Mecca lay before him, awaiting his coming, her animosities silenced, her populace acquiescent, her temples freed from the curse of idolatry. His mind was uplifted into a fervour of praise. He seemed in truth about to enter upon his triumph, to celebrate in very flesh the ceremonies he had reverenced, to celebrate them in his own peculiar manner, freed of what was to him their bane and degradation. Something of the foreknowledge of the approaching cessation of activity flashed across him as he mounted Al-Caswa and prepared to make the entry of the city.
He came upon the upper suburbs by the same route as he had entered Mecca two years before, and proceeded to the Kaaba. There he performed the circuits of the sacred place and the preliminary rites of the Greater Pilgrimage. Then he returned to the valley outside the city where his tent was pitched, and tarried there the night. And now Ali, the mighty in arms, reached the city from an admonitory expedition and demanded the privilege of performing the Pilgrimage. Mahomet replied that like most other Believers he might perform the rites of the Lesser Pilgrimage, but that the Greater was barred to him because he had no victims. But Ali refused to forego his privilege, and at last Mahomet, urged by his love for him and his fear of creating any disturbance at such a time, felt it wiser to yield. He gave Ali the half of his own victims, and their friendship and Ali's devotion to his master were idealised and made sweeter for the gift.
Now the rites of the Greater Pilgrimage properly began. Mahomet preached to the people from the Kaaba on the morning of the next day, and when his words had roused the intense religious spirit of those listening masses he set out for Mina, accompanied by Bilal, followed by every Believer, and prepared to spend the night in the sacred valley. When morning dawned he made his way to Arafat, where he climbed the hill in the midst of the low-lying desolate ground. Standing at the summit of the hill, surrounded by the hosts of his followers, revealed to their eyes in all the splendour and dignity of his familiarity and personally wrested authority, he recited some of the verses of the Kuran dealing with the fit and proper celebration of the Pilgrimage. He expounded then the manner in which that rite was to be performed for all time. So long as there remains one Muslim upon earth his Pilgrimage will be carried out along the traditions laid down for him at this beneficent moment.
Now, having ordered all matters, Mahomet raised his hands to Heaven and called Allah to witness that he had completed his task:
"This day have I perfected your religion for you."
The supreme moment came and fled, and the Prophet descended once more into the plain and journeyed again to the valley of Mecca, where, according to immemorial tradition, he cast stones, or rather small pebbles, at the rock of the Devil's Corner, symbolic of the defeat of the powers of darkness by puny and assailed mankind.

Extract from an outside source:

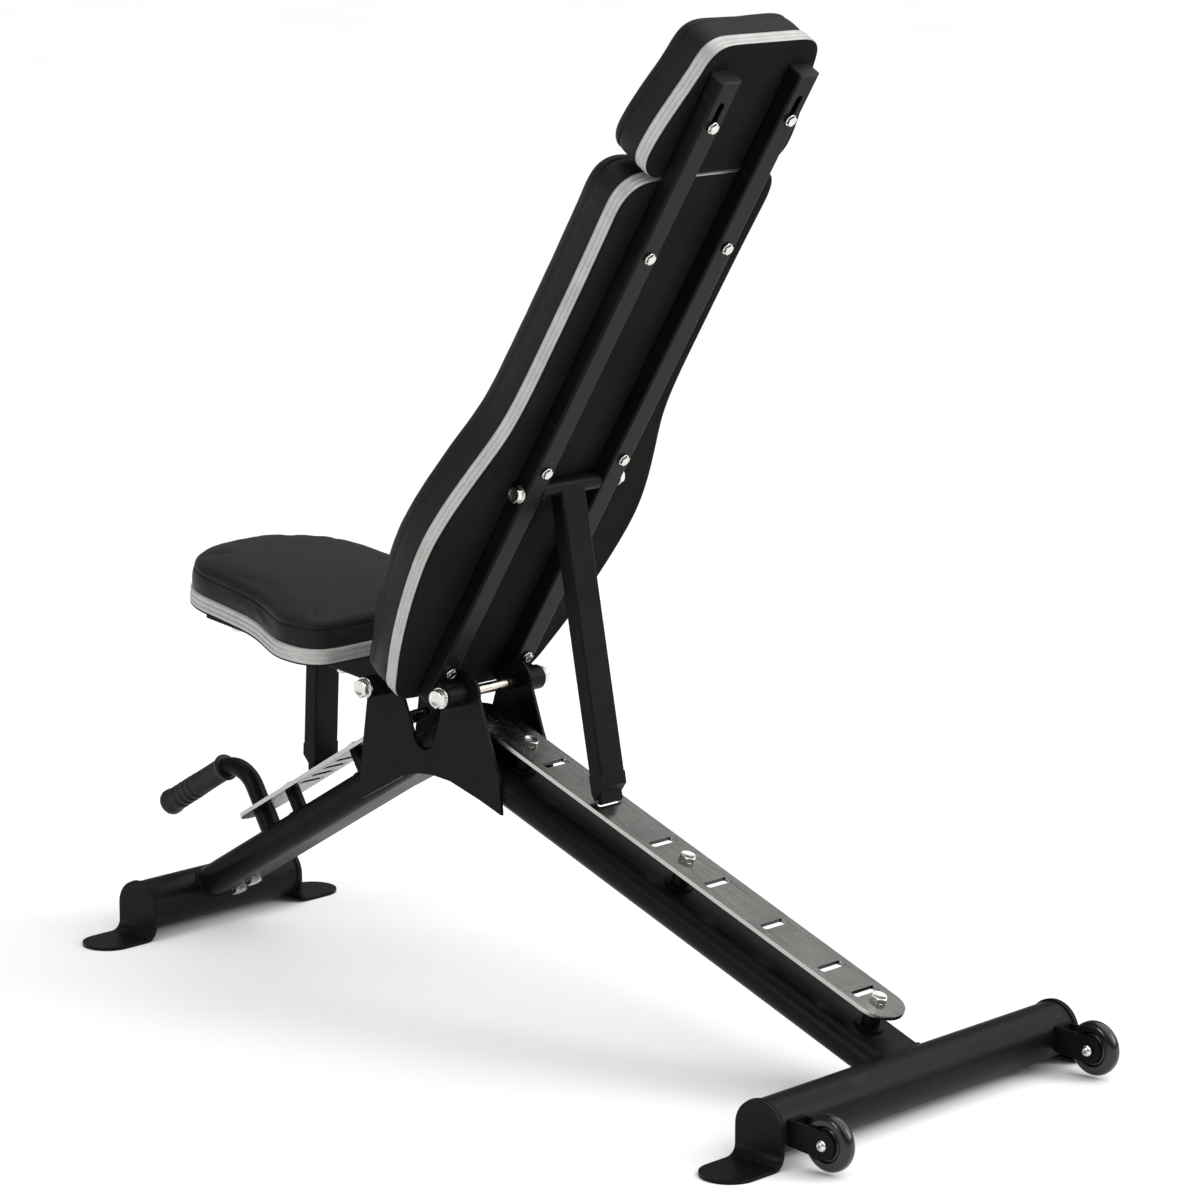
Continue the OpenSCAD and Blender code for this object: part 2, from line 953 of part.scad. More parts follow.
module back_foam() {
  color("#c8c2a8") back_frame() foam(back_half, rail_front + board_t, pad_t, back_mid);
}

module back_cover() {
  color("#101010") back_frame() cover(back_half, rail_front + board_t, pad_t, back_mid);
}

// A thin band round the board's edge
module trim_band(half, z, mid) {
  difference() {
    slab(half, z, z + board_t, 0, mid);
    slab(half, z - 1, z + board_t + 1, band_t, mid);
  }
}

module back_trim() {
  color("#cfcfcf")
    back_frame()
      trim_band(back_half, rail_front, back_mid);
}

// Hex bolts through both rails, with their heads on the rails' rear faces
module rail_bolts(places) {
  for (side = [-1, 1], t = places)
    translate([side * rail_x, t, rail_back])
      mirror([0, 0, 1]) {
        cylinder(h = 1.4, d = 17);
        translate([0, 0, 1.4])
          hex_bolt(m8_head_af, m8_head_h, m8_r, rail_d + board_t - 1);
      }
}

module back_pad_bolts() {
  color("#d4d4d2") back_frame() rail_bolts(back_bolts_at);
}

module back_prop_bolt() {
  face = rail_x + rail_w / 2 + 2;
  color("#d4d4d2")
    prop_frame(back_hinge, 0) {
      through_bolt(face, prop_pin_d, m10_head_af, m10_head_h, 8);
      for (side = [0, 1])
        mirror([side, 0, 0])
          x_rod(face - 2, face, 21);
    }
}

// --- Headrest ---

module head_board() {
  color("#171513")
    back_frame()
      difference() {
        slab(head_half, head_z, head_z + board_t, band_t, head_mid);
        board_holes([head_bolt_at], head_z);
      }
}

module head_foam() {
  color("#c8c2a8") back_frame() foam(head_half, head_z + board_t, pad_t, head_mid);
}

module head_cover() {
  color("#101010") back_frame() cover(head_half, head_z + board_t, pad_t, head_mid);
}

module head_trim() {
  color("#cfcfcf") back_frame() trim_band(head_half, head_z, head_mid);
}

module head_bolts() {
  color("#d4d4d2")
    back_frame()
      translate([0, 0, -board_gap])
        rail_bolts([head_bolt_at]);
}

// --- Props ---

module prop_tube(len) {
  rotate([180, 0, 0])
    difference() {
      linear_extrude(len - tongue_len - 8)
        difference() {
          round_rect(prop_w, prop_d, 2.5);
          round_rect(prop_w - 2 * wall, prop_d - 2 * wall, 1);
        }
      x_rod(-prop_w, prop_w, prop_sleeve_d, 64);
    }
}

module prop_sleeve(half_len) {
  difference() {
    x_rod(-half_len, half_len, prop_sleeve_d, 64);
    x_rod(-half_len - 1, half_len + 1, prop_pin_d + 2 * running, 64);
  }
}

// Where a prop's end block starts, above the middle of the tongue's tip
block_top = tongue_len + 8;
// Half of the end block's outline as [side, height above the middle of the tip]
block_edge = [[0.5, block_top], [0.5, 16.5 / 19 * prop_d], [-0.26, 2], [-0.32, 2], [-0.42, 6.5],
  [-0.5, 11], [-0.5, block_top]];

// An end block bevelled on one side, with a tongue that has a rounded tip
module prop_tongue(len, side) {
  translate([0, 0, -len]) {
    x_rod(-tongue_w / 2, tongue_w / 2, tongue_t);
    translate([-tongue_w / 2, -tongue_t / 2, 0])
      cube([tongue_w, tongue_t, 12]);
    translate([-prop_w / 2, 0, 0])
      rotate([90, 0, 90])
        linear_extrude(prop_w)
          polygon([for (p = block_edge) [side * p[0] * prop_d, p[1]]]);
  }
}

module back_prop_tube() {
  color("#1c1c1c") prop_frame(back_hinge, back_prop_lean) prop_tube(back_prop_len);
}

module back_prop_sleeve() {
  color("#1c1c1c") prop_frame(back_hinge, back_prop_lean) prop_sleeve(rail_x - rail_w / 2 - bush_gap);
}

module back_prop_tongue() {
  color("#121212") prop_frame(back_hinge, back_prop_lean) prop_tongue(back_prop_len, 1);
}

module seat_prop_tube() {
  color("#1c1c1c") prop_frame(seat_hinge, seat_prop_lean) prop_tube(seat_prop_len);
}

module seat_prop_sleeve() {
  color("#1c1c1c")
    prop_frame(seat_hinge, seat_prop_lean)
      prop_sleeve(seat_rail_x - seat_rail_w / 2 - bush_gap);
}

module seat_prop_tongue() {
  color("#121212") prop_frame(seat_hinge, seat_prop_lean) prop_tongue(seat_prop_len, -1);
}

// --- Seat ---

module seat_rail() {
  difference() {
    union() {
      translate([seat_rail_x, 0, seat_rail_low])
        rail_tube(seat_rail_w, seat_rail_d, seat_rail_front, seat_rail_rear);
      x_rod(bush_in, bush_out, seat_bush_d, 64);
    }
    pin_hole(0, 2 * seat_rail_x, pivot_d + 2 * running);
    translate([0, seat_prop_at, seat_rail_low + seat_rail_d / 2])
      pin_hole(0, 2 * seat_rail_x, prop_pin_d + 2 * hole_play);
    for (t = seat_bolts_at)
      translate([seat_rail_x, t, -1])
        cylinder(h = 60, r = m8_r + hole_play);
  }
}

module seat_rail_left() {
  color("#1d1d1d") seat_frame() seat_rail();
}

module seat_rail_right() {
  color("#1d1d1d") seat_frame() mirror([1, 0, 0]) seat_rail();
}

module seat_rail_caps() {
  color("#141414")
    seat_frame()
      end_caps(seat_rail_x, seat_rail_w, seat_rail_d, seat_rail_low, [[seat_rail_front, -1]]);
}

module seat_board() {
  color("#171513")
    seat_frame()
      difference() {
        slab(seat_half, seat_rail_top, seat_rail_top + board_t, band_t, seat_mid);
        for (side = [-1, 1], t = seat_bolts_at)
          translate([side * seat_rail_x, t, seat_rail_top - 1])
            cylinder(h = board_t + 2, r = m8_r + hole_play);
      }
}

module seat_foam() {
  color("#c8c2a8") seat_frame() foam(seat_half, seat_rail_top + board_t, seat_pad_t, seat_mid);
}

module seat_cover() {
  color("#101010") seat_frame() cover(seat_half, seat_rail_top + board_t, seat_pad_t, seat_mid);
}

module seat_trim() {
  color("#cfcfcf") seat_frame() trim_band(seat_half, seat_rail_top, seat_mid);
}

module seat_pad_bolts() {
  color("#d4d4d2")
    seat_frame()
      for (side = [-1, 1], t = seat_bolts_at)
        translate([side * seat_rail_x, t, seat_rail_low])
          mirror([0, 0, 1])
            hex_bolt(m8_head_af, m8_head_h, m8_r, seat_rail_d + board_t - 1);
}

module seat_prop_bolt() {
  face = seat_rail_x + seat_rail_w / 2 + 2;
  color("#d4d4d2")
    prop_frame(seat_hinge, 0) {
      through_bolt(face, prop_pin_d, m10_head_af, m10_head_h, 8);
      for (side = [0, 1])
        mirror([side, 0, 0])
          x_rod(face - 2, face, 21);
    }
}
front_cross_tube();
rear_cross_tube();
front_foot_left();
front_foot_right();
rear_foot_left();
rear_foot_right();
front_main_tube();
rear_main_tube();
pivot_plate_left();
pivot_plate_right();
rear_ladder();
front_ladder();
rear_ladder_posts();
front_ladder_posts();
rear_ladder_bolts();
front_ladder_bolts();
front_joint_bolts();
handle_tube();
handle_grip();
wheel_fork_left();
wheel_fork_right();
wheel_axles();
wheel_left();
wheel_right();
wheel_bush_left();
wheel_bush_right();
back_pivot_bolt();
seat_pivot_bolt();
pivot_washers();
pivot_spacers();
back_rail_left();
back_rail_right();
back_rail_caps();
back_board();
back_foam();
back_cover();
back_trim();
back_pad_bolts();
back_prop_bolt();
head_board();
head_foam();
head_cover();
head_trim();
head_bolts();
back_prop_tube();
back_prop_sleeve();
back_prop_tongue();
seat_rail_left();
seat_rail_right();
seat_rail_caps();
seat_board();
seat_foam();
seat_cover();
seat_trim();
seat_pad_bolts();
seat_prop_bolt();
seat_prop_tube();
seat_prop_sleeve();
seat_prop_tongue();
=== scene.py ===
"""Looks of an adjustable weight bench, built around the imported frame.

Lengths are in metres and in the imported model's own frame. Sizes of small details are written
in millimetres times MM. The camera comes first, then materials, upholstery, hardware, welds,
and last the floor and the lights.
"""

import json
import math

import bmesh
import bpy
import numpy as np
from mathutils import Matrix, Vector, noise
from mathutils.geometry import delaunay_2d_cdt


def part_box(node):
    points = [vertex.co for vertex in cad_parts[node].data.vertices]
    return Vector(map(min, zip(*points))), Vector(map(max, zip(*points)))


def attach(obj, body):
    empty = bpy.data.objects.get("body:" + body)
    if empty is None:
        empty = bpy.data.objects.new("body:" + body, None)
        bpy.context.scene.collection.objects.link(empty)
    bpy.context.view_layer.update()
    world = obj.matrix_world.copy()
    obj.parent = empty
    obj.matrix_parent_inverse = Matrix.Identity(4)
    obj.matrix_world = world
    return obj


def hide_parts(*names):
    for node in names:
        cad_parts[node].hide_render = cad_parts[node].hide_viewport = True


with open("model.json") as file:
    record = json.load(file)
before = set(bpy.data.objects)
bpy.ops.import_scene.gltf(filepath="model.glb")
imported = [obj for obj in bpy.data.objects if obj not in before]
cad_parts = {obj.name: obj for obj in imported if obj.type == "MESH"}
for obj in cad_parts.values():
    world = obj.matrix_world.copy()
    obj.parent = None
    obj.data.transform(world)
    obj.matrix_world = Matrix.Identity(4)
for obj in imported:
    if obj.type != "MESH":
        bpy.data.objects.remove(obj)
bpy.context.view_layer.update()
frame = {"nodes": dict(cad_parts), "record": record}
MM = 0.001
NODES = frame["nodes"]


# --- Camera ---

# Place in metres, direction and downward tilt in degrees, lens in millimetres
CAMERA_PLACE = (3.4307, 3.3165, 1.4327)
CAMERA_AZIMUTH = 133.25
CAMERA_PITCH = 11.412
CAMERA_LENS = 131.8


def make_camera():
    data = bpy.data.cameras.new("camera")
    data.lens = CAMERA_LENS
    data.sensor_width = 36.0
    data.clip_end = 100.0
    camera = bpy.data.objects.new("camera", data)
    camera.location = CAMERA_PLACE
    camera.rotation_euler = (math.radians(90 - CAMERA_PITCH), 0, math.radians(CAMERA_AZIMUTH))
    bpy.context.scene.collection.objects.link(camera)
    bpy.context.scene.camera = camera


make_camera()


# --- Materials ---


class Shader:
    """A node tree with a Principled shader, and short ways to add texture nodes to it."""

    def __init__(self, name, **sockets):
        self.material = bpy.data.materials.new(name)
        self.material.use_nodes = True
        self.tree = self.material.node_tree
        self.shader = self.tree.nodes["Principled BSDF"]
        for socket, value in sockets.items():
            self.shader.inputs[socket.replace("_", " ")].default_value = value

    def add(self, kind, inputs=None, **settings):
        node = self.tree.nodes.new(kind)
        for key, value in settings.items():
            setattr(node, key, value)
        for key, value in (inputs or {}).items():
            if isinstance(value, bpy.types.NodeSocket):
                self.tree.links.new(value, node.inputs[key])
            else:
                node.inputs[key].default_value = value
        return node

    def place(self, scale=(1, 1, 1), turn=0.0):
        """Object coordinates, first turned about X by turn degrees and then stretched."""
        source = self.add("ShaderNodeTexCoord").outputs["Object"]
        turned = self.add("ShaderNodeMapping", {"Vector": source,
                                                "Rotation": (math.radians(turn), 0, 0)})
        stretched = self.add("ShaderNodeMapping", {"Vector": turned.outputs[0], "Scale": scale})
        return stretched.outputs[0]

    def noise(self, vector, scale, detail=4.0, rough=0.55):
        node = self.add("ShaderNodeTexNoise", {"Vector": vector, "Scale": scale,
                                               "Detail": detail, "Roughness": rough})
        return node.outputs["Fac"]

    def ramp(self, value, low, high, to_low=0.0, to_high=1.0):
        node = self.add("ShaderNodeMapRange", {"Value": value, "From Min": low, "From Max": high,
                                               "To Min": to_low, "To Max": to_high})
        return node.outputs["Result"]

    def math(self, operation, a, b=0.0):
        node = self.add("ShaderNodeMath", {0: a, 1: b}, operation=operation)
        return node.outputs[0]

    def mix(self, factor, a, b):
        node = self.add("ShaderNodeMix", data_type="RGBA")
        self.tree.links.new(factor, node.inputs[0])
        for socket, value in ((6, a), (7, b)):
            if isinstance(value, bpy.types.NodeSocket):
                self.tree.links.new(value, node.inputs[socket])
            else:
                node.inputs[socket].default_value = (*value, 1)
        return node.outputs[2]

    def colour(self, value):
        self.tree.links.new(value, self.shader.inputs["Base Color"])

    def rough(self, value):
        self.tree.links.new(value, self.shader.inputs["Roughness"])

    def bump(self, *layers):
        """Each layer is a height value and how deep it is, in metres."""
        normal = None
        for height, depth in layers:
            inputs = {"Height": height, "Distance": depth, "Strength": 1.0}
            if normal is not None:
                inputs["Normal"] = normal
            normal = self.add("ShaderNodeBump", inputs).outputs[0]
        self.tree.links.new(normal, self.shader.inputs["Normal"])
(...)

Thereafter he slew his victims in thankful and devout spirit, and the Greater Pilgrimage was completed. In token he shaved his head, pared his nails, and removed the pilgrim's robe; then, coming before the people, he exhorted them further, enjoining upon them the strict observance of daily prayers, the fast of Ramadan, the rites of Pilgrimage, and all the essential ceremonial of the Muslim faith. He abolished also with one short verse of the Kuran the intercalary year, which had been in use among the Faithful during the whole of his Medinan rule. The Believers were now subject to the fluctuation of their months, so that their years follow a perpetually changing cycle, bearing no relation to the solar seasons.

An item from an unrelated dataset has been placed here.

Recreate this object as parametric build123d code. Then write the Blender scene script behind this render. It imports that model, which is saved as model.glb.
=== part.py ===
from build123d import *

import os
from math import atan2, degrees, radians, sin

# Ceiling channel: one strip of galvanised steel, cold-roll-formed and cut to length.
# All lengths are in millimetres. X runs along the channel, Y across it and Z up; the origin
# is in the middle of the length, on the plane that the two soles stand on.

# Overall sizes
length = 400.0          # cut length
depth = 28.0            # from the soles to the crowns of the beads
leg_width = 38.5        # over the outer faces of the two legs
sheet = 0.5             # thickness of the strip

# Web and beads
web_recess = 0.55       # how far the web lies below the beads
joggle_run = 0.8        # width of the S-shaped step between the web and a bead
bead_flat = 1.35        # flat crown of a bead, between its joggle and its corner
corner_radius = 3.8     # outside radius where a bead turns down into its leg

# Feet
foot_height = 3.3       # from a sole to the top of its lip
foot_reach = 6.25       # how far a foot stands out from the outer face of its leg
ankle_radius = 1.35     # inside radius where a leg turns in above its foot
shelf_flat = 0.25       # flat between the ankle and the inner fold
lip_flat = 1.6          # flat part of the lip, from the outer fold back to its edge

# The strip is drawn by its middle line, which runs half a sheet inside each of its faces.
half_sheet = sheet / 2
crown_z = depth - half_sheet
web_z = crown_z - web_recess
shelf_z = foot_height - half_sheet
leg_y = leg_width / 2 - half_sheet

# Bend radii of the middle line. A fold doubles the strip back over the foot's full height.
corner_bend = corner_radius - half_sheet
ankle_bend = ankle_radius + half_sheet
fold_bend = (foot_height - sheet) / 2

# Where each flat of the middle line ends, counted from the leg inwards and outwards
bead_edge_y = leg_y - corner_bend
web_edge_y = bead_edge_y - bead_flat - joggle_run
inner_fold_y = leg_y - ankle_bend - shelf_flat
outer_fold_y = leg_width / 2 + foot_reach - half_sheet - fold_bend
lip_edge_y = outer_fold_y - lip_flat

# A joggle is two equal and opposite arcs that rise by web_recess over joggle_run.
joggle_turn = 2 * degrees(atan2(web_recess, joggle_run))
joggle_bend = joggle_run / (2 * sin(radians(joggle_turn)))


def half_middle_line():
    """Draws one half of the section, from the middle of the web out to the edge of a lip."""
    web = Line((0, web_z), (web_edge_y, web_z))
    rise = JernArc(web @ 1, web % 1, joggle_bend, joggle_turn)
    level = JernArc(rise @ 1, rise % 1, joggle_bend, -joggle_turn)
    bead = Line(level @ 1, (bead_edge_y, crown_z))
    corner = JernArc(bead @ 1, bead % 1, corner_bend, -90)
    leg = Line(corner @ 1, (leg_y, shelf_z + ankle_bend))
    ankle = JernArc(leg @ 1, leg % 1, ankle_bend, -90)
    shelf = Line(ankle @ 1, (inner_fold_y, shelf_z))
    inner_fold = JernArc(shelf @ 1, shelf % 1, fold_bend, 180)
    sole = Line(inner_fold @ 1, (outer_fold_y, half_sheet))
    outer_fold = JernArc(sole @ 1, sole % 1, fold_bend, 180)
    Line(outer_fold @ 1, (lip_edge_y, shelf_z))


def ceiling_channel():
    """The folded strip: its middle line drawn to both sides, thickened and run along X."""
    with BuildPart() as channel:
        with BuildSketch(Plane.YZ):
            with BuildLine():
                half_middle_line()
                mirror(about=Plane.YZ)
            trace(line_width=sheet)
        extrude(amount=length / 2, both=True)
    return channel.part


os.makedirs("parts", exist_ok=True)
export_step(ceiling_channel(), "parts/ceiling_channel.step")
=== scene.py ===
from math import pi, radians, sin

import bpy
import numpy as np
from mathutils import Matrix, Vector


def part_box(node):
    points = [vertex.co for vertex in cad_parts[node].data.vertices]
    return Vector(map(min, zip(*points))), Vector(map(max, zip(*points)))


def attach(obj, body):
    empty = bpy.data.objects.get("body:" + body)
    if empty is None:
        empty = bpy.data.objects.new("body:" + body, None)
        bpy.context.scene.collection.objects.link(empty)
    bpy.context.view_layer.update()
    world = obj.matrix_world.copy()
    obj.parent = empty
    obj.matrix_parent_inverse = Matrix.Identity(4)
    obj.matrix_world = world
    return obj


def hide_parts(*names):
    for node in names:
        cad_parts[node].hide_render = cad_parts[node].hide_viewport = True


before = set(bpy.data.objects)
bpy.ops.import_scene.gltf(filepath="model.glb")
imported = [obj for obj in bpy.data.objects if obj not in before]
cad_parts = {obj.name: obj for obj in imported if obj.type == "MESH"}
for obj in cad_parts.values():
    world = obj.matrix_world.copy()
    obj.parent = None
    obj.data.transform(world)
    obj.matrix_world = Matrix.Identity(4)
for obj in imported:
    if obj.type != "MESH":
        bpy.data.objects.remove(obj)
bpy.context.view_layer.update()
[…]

When the exhortation was ended Mahomet departed to Mecca, and there he encircled the Kaaba and entered its portals for prayer. But of this last act he repented later, inasmuch as it would not be possible hereafter for every Muslim to do so, and he had desired to perform in all particulars the exact ceremonies incumbent upon the Faithful for all the future years. He now made an ending of all his observances, and with every rite fulfilled, at the head of his vast concourse, summoned by his tireless will and held together by his overmastering zeal, the Prophet returned to his governmental city, ready to take up anew the reins of his temporal ruling, with the sense of fine things fittingly achieved, a great purpose accomplished, which rendered him as much at peace as his fiery temperament and the flame of his activity could compass.
Fulfilment had come with the performance of the Greater Pilgrimage, but still his state demanded his personal government. Death alone could still his ardent pulses and bring about his relinquishment of command over the kingdom that was his—death that was even now winging his silent way nearer, and whose shadow had almost touched the fount of the Prophet's earthly life.

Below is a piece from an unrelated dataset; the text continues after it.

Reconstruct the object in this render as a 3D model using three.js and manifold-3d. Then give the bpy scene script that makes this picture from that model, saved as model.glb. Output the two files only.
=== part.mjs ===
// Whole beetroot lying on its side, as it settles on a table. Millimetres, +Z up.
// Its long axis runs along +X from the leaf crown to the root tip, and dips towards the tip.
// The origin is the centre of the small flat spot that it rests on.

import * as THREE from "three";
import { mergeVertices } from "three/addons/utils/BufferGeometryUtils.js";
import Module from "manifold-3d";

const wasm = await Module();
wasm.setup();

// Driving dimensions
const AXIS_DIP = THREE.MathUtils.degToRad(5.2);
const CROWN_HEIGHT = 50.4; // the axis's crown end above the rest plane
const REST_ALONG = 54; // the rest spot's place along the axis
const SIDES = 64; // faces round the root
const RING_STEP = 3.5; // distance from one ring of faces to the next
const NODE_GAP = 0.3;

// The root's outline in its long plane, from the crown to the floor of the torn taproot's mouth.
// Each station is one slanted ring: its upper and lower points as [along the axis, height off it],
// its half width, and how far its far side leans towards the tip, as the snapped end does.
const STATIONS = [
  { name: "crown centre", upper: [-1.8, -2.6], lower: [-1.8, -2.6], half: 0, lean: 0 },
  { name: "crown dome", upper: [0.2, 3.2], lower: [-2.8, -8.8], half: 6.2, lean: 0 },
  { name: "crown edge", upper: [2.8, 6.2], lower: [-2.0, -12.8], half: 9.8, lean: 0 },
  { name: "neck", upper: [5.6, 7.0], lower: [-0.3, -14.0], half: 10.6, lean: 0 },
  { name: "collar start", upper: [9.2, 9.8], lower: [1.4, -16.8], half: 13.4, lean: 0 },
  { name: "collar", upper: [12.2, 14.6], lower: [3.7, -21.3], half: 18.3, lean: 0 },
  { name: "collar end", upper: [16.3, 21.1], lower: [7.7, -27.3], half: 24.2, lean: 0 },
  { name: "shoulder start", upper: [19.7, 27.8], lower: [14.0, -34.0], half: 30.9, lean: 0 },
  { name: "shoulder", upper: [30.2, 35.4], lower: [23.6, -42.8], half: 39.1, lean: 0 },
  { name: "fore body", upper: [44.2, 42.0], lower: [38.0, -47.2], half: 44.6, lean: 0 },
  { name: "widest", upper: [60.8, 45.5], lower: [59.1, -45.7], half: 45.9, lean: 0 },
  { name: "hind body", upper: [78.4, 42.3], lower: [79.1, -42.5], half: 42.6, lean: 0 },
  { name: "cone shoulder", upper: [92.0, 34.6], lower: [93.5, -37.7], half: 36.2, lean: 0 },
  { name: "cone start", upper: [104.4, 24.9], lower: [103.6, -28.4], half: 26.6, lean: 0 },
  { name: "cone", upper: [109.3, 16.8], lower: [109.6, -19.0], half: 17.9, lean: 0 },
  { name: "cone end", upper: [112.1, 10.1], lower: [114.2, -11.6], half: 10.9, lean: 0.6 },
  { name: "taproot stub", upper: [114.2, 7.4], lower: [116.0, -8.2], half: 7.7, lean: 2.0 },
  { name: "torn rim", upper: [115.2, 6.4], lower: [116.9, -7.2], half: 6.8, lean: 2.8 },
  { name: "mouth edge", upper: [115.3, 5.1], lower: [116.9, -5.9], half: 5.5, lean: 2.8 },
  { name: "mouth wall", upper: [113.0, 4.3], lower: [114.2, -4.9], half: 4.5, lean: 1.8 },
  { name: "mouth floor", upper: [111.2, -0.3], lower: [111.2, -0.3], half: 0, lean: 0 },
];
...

In such manner the Greater Pilgrimage was fulfilled, and the burden of its accomplishing is the Muslim reverence for ceremony. The ritual in all its forgotten superstition and immemorial tradition appealed most potently to the emotions of every Believer, all the more so because it had not been imposed upon him as a new and untried ceremony by a religious reformer, but came to him with all its hallowed sanctity fresh upon it, to be bound up inseparably with his religious life by its purification under the Prophet's guidance.